## WHAT THIS TASK INVOLVES:
Copy out, unchanged, every line from the start of the records to the line that contains "wasm.setup();", and stop there.

## RECORDS FOR THE EXERCISE:
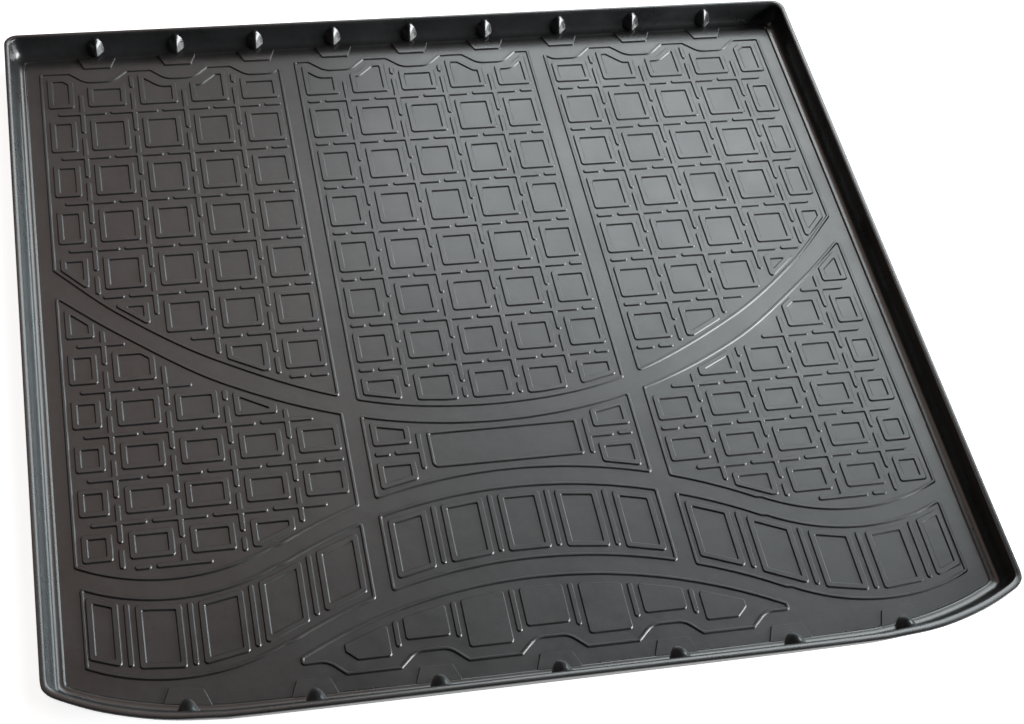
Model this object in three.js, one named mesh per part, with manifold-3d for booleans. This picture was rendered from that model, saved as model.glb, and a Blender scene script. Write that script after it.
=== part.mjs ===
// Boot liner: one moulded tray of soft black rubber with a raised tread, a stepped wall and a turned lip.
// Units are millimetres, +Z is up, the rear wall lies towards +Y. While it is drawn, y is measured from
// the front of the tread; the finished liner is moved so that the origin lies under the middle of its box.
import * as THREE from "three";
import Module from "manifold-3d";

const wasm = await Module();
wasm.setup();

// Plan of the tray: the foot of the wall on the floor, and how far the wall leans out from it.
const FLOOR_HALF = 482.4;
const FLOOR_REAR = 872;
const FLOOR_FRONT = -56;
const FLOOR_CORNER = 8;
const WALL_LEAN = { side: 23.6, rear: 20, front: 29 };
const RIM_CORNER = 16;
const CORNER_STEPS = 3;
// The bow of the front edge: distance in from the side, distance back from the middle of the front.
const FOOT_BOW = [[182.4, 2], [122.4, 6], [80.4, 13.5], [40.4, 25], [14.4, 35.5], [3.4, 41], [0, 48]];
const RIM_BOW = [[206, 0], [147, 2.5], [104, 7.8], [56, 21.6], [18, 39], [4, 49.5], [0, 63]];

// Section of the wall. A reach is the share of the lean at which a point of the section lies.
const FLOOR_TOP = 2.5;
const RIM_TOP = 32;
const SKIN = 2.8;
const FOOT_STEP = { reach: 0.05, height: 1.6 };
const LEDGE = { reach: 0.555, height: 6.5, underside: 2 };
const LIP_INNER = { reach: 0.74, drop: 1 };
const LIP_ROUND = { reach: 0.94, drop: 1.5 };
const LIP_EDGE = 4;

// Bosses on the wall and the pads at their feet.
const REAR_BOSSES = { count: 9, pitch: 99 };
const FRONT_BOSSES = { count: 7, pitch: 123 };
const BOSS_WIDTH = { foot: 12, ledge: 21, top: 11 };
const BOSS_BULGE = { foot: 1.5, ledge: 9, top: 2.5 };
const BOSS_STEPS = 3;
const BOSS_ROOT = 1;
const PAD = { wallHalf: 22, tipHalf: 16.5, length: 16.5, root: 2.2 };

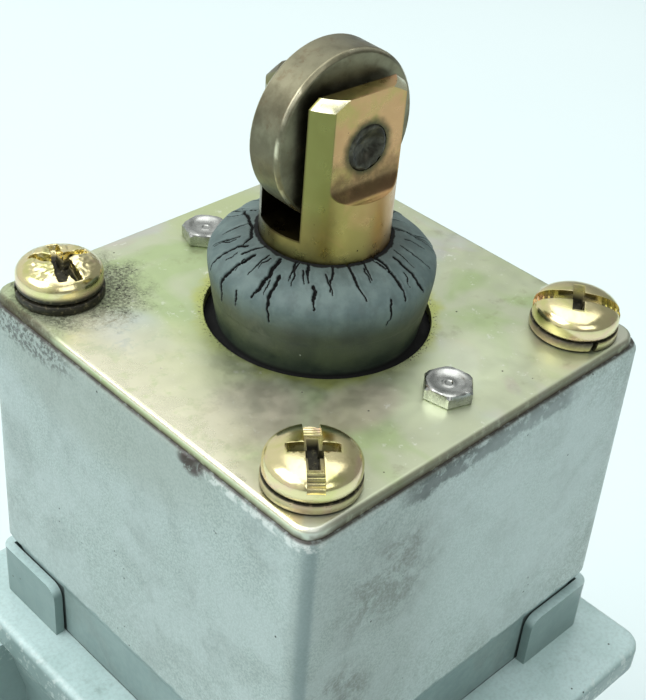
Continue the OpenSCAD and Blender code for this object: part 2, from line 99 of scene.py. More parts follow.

## RESPONSE TO THIS EXERCISE:
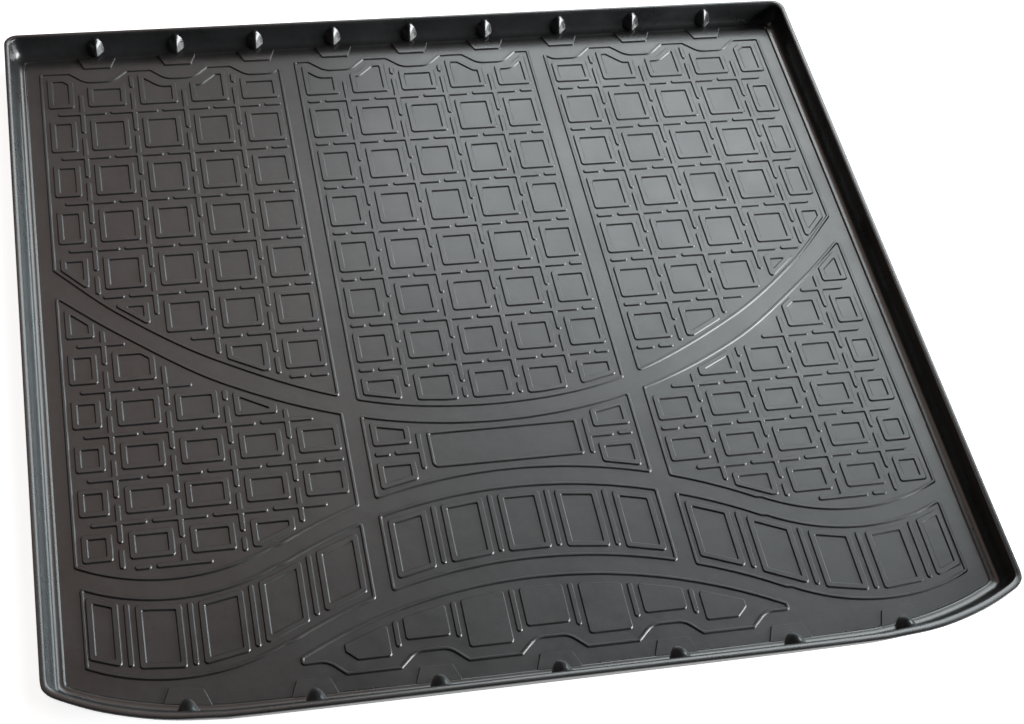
Model this object in three.js, one named mesh per part, with manifold-3d for booleans. This picture was rendered from that model, saved as model.glb, and a Blender scene script. Write that script after it.
=== part.mjs ===
// Boot liner: one moulded tray of soft black rubber with a raised tread, a stepped wall and a turned lip.
// Units are millimetres, +Z is up, the rear wall lies towards +Y. While it is drawn, y is measured from
// the front of the tread; the finished liner is moved so that the origin lies under the middle of its box.
import * as THREE from "three";
import Module from "manifold-3d";

const wasm = await Module();
wasm.setup();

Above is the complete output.